(SHORT PROBLEM) The listing below should be written out exactly; please include all of it.

(DATA SECTION)
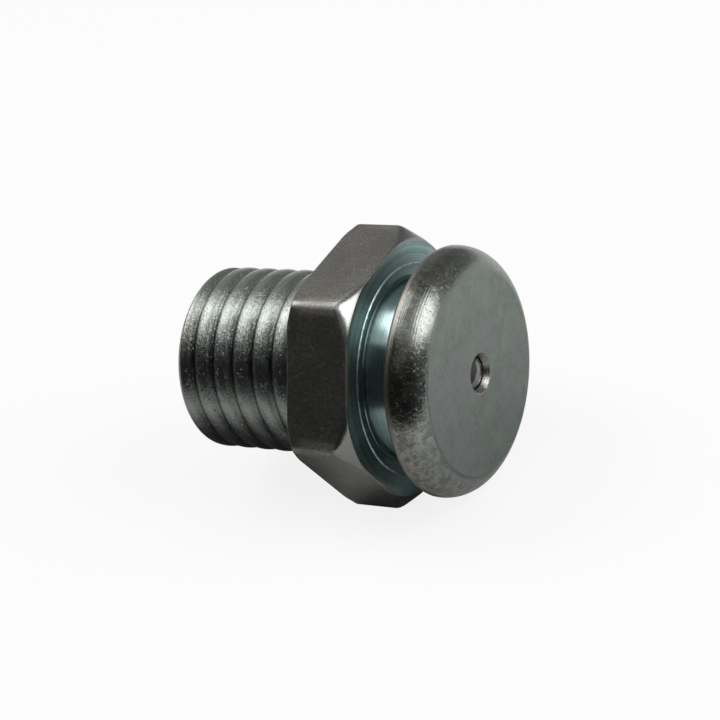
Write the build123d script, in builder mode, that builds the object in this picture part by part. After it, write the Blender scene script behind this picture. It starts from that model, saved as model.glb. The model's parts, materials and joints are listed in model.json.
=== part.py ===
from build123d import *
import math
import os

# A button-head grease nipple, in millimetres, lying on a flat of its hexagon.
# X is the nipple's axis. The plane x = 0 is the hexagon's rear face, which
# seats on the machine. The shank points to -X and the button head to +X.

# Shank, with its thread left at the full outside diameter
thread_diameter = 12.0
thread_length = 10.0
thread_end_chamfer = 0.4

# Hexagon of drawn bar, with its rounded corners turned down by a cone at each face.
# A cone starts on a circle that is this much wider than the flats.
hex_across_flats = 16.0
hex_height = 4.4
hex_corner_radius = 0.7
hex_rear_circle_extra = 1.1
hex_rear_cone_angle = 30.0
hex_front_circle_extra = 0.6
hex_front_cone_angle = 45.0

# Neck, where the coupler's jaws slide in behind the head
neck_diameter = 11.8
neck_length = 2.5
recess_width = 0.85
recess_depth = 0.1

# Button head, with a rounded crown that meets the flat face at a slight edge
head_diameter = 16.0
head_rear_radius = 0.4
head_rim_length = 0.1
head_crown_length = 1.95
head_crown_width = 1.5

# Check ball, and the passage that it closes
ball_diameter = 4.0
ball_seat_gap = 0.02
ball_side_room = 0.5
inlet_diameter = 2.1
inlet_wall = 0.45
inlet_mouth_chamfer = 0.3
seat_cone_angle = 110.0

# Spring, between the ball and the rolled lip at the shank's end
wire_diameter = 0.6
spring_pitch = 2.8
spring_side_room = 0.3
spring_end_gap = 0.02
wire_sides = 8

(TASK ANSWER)
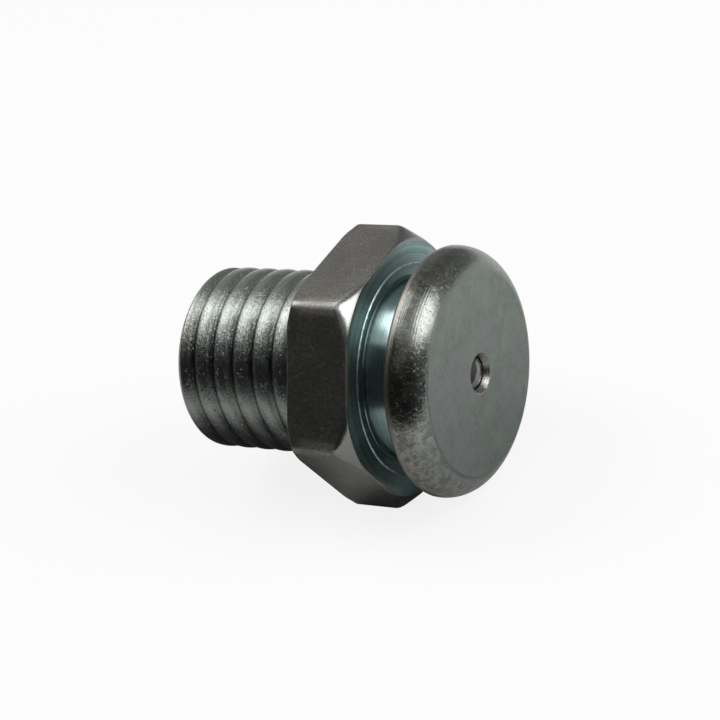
Write the build123d script, in builder mode, that builds the object in this picture part by part. After it, write the Blender scene script behind this picture. It starts from that model, saved as model.glb. The model's parts, materials and joints are listed in model.json.
=== part.py ===
from build123d import *
import math
import os

# A button-head grease nipple, in millimetres, lying on a flat of its hexagon.
# X is the nipple's axis. The plane x = 0 is the hexagon's rear face, which
# seats on the machine. The shank points to -X and the button head to +X.

# Shank, with its thread left at the full outside diameter
thread_diameter = 12.0
thread_length = 10.0
thread_end_chamfer = 0.4

# Hexagon of drawn bar, with its rounded corners turned down by a cone at each face.
# A cone starts on a circle that is this much wider than the flats.
hex_across_flats = 16.0
hex_height = 4.4
hex_corner_radius = 0.7
hex_rear_circle_extra = 1.1
hex_rear_cone_angle = 30.0
hex_front_circle_extra = 0.6
hex_front_cone_angle = 45.0

# Neck, where the coupler's jaws slide in behind the head
neck_diameter = 11.8
neck_length = 2.5
recess_width = 0.85
recess_depth = 0.1

# Button head, with a rounded crown that meets the flat face at a slight edge
head_diameter = 16.0
head_rear_radius = 0.4
head_rim_length = 0.1
head_crown_length = 1.95
head_crown_width = 1.5

# Check ball, and the passage that it closes
ball_diameter = 4.0
ball_seat_gap = 0.02
ball_side_room = 0.5
inlet_diameter = 2.1
inlet_wall = 0.45
inlet_mouth_chamfer = 0.3
seat_cone_angle = 110.0

# Spring, between the ball and the rolled lip at the shank's end
wire_diameter = 0.6
spring_pitch = 2.8
spring_side_room = 0.3
spring_end_gap = 0.02
wire_sides = 8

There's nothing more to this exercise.